Second Partial Derivative Test for a Matrix Valued Function

derivativesmatricesmatrix-calculus

Let $X\in\mathbb{R}^{n\times m}$ and $f(X)=\|X^TX-I_m\|^2_F$ (the Frobenius matrix norm). I was able to derive the derivative w.r.t X that is $df_X(A)=\langle 4 (X^TX-I_m)X^T,A\rangle$ (the Frobenius inner product). Therefore, $\nabla_XF=4 (X^TX-I_m)X^T$, and $F$ has two critical points at $X=0$ and $X^TX=I_m$.

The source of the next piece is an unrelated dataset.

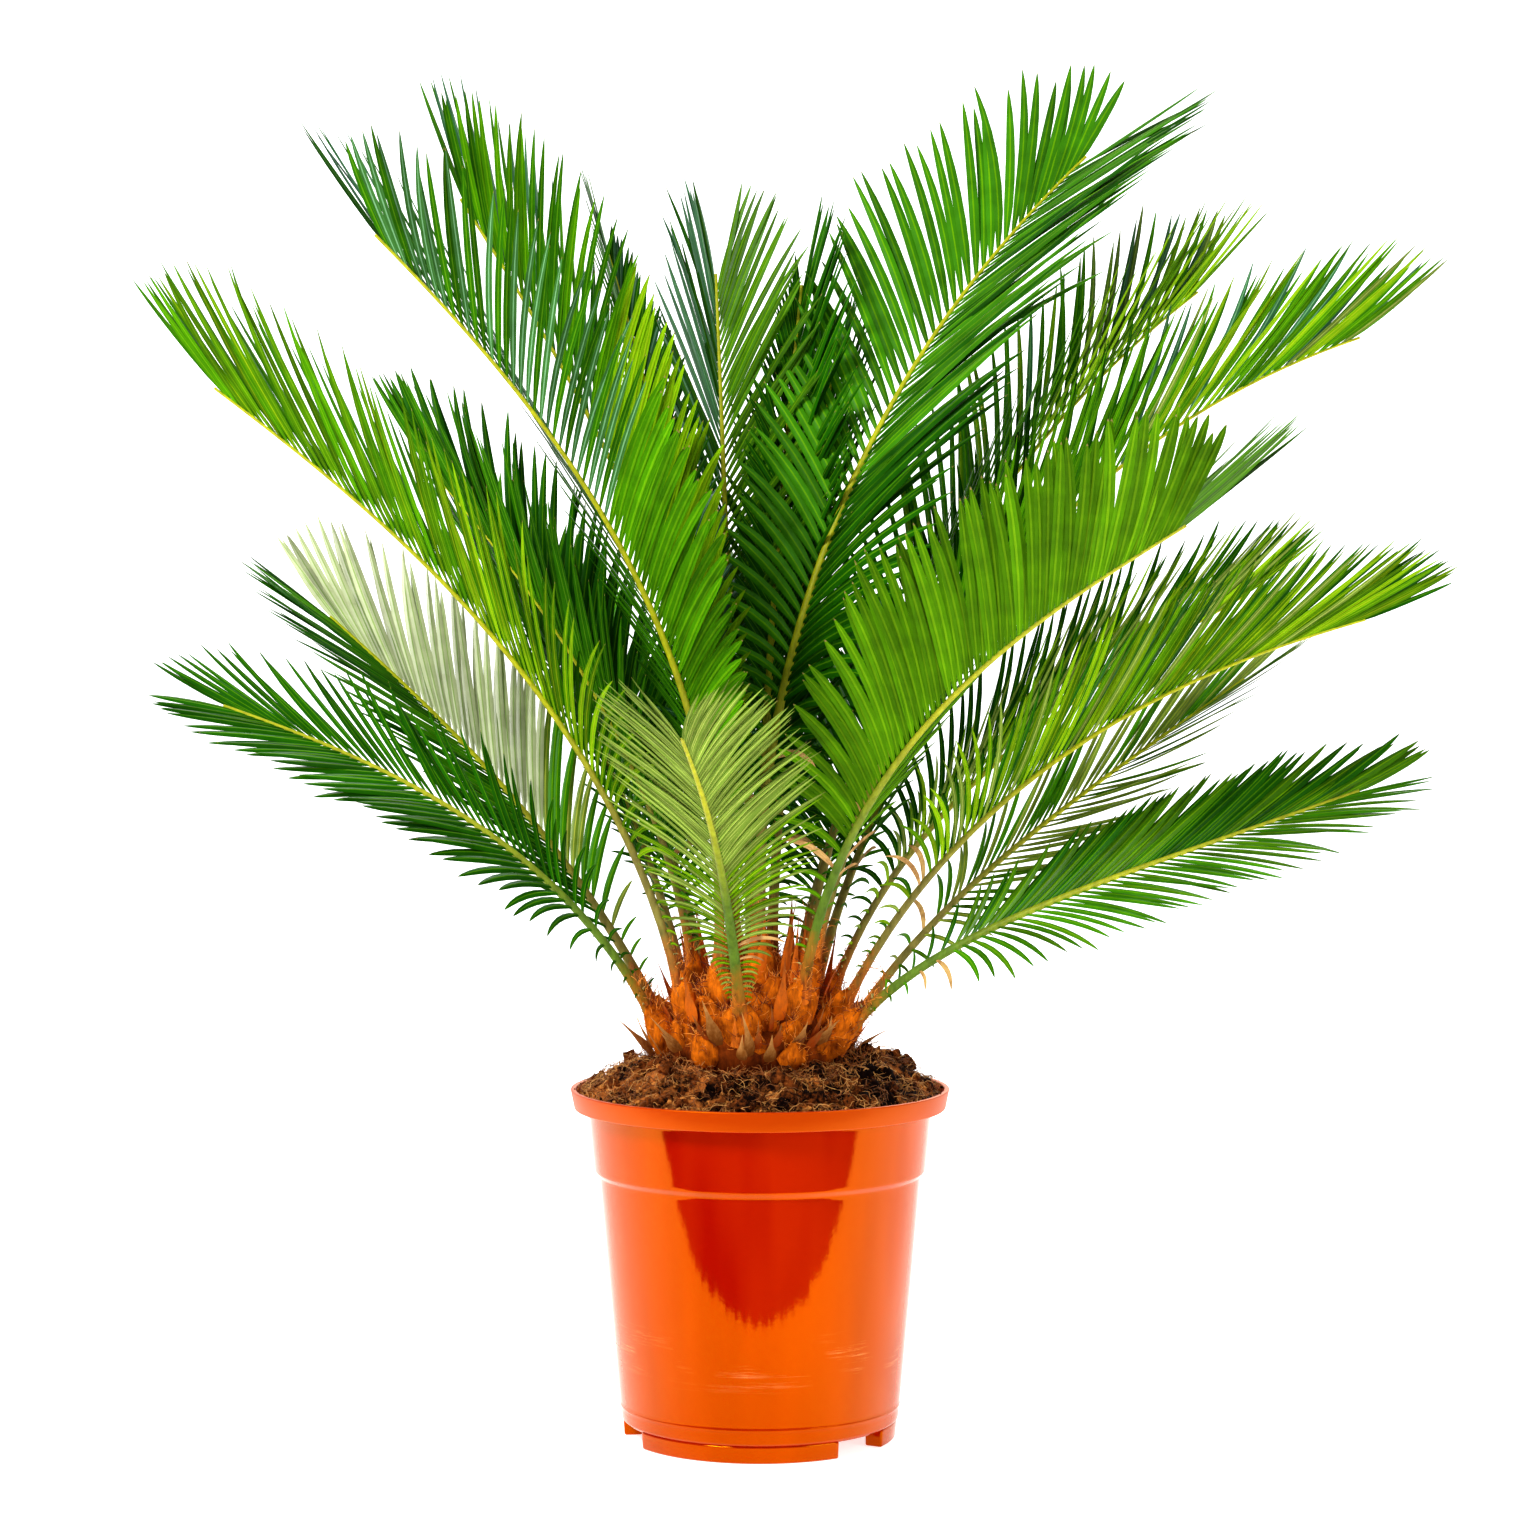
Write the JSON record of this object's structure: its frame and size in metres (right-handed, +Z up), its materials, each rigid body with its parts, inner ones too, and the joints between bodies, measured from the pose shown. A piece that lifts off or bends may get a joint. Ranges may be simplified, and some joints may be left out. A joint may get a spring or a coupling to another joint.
{
  "type": "potted sago palm",
  "caption": "Young sago palm: a rosette of arching feather-shaped fronds on a short scaly caudex, growing in a round plastic nursery pot filled with soil.",
  "frame": {"origin": "centre of the pot's underside, on the pot's axis", "axes": "+Z up along the pot's axis, -Y towards the plant's front, +X to its right"},
  "size_m": [0.6356, 0.5538, 0.7083],
  "materials": {
    "pot_plastic": "gloss",
    "potting_soil": "matte",
    "caudex_scales": "matte",
    "front_frond": "satin",
    "left_frond": "satin",
    "right_frond": "satin",
    "back_frond": "satin"
  },
  "bodies": {
    "root": {"pot": "pot_plastic", "soil": "potting_soil", "caudex": "caudex_scales", "frond_front": "front_frond", "frond_left_1": "left_frond", "frond_left_2": "left_frond", "frond_left_3": "left_frond", "frond_left_4": "left_frond", "frond_left_5": "left_frond", "frond_left_6": "left_frond", "frond_right_1": "right_frond", "frond_right_2": "right_frond", "frond_right_3": "right_frond", "frond_right_4": "right_frond", "frond_right_5": "right_frond", "frond_right_6": "right_frond", "frond_right_7": "right_frond", "frond_right_8": "right_frond", "frond_back_1": "back_frond", "frond_back_2": "back_frond", "frond_back_3": "back_frond", "frond_back_4": "back_frond", "frond_back_5": "back_frond", "frond_back_6": "back_frond", "frond_back_7": "back_frond", "frond_back_8": "back_frond", "frond_back_9": "back_frond"}
  },
  "joints": []
}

I want to show that $X=0$ is a local maximum (not sure maybe it is a saddle point). The Hessian becomes a 4th order tensor and very cumbersome to derive. I tried to find the first order approximation of the gradient which turned out to be $$\nabla_XF(X+H)\simeq\nabla_XF(X)+4(H^TXX^T+X^THX^T+X^TXH^T-H^T).$$
However, I don't know how to use this to examine the function at $X=0$. How can I see what type of critical point $X=0$ is?

Best Answer

Method 1 (with the Hessian): the quadratic form is

$D^2f_X(H,H)=4tr(H^TH(X^TX-I_m)+H^TXH^TX+H^TXX^TH)$

where $H\in M_{n,m}$.

When $X=0$, $D^2f_0(H,H)=-4tr(H^TH)$, that is $<0$ when $H\not=0$. Then our quadratic form is $<0$ and, since $X=0$ is a critical point of $f$, it is also a local maximum of $f$.

Method 2. Let $spectrum(X^TX)=(\sigma_i^2)$ (the singular values of $X$). Then

$f(X)=tr((X^TX-I)^2)=\sum_{i\leq m}(\sigma_i^2-1)^2$. When $X$ is in a neighborhood of $0$, then the $\sigma_i^2$ are small and

$f(X)\approx \sum_{i\leq m}(1-2\sigma_i^2)=m-2\sum_i\sigma_i^2\leq m=f(0)$ and we are done.

Remark. Of course, there are other critical points than $X=0$ and $X$ pseudo orthogonal.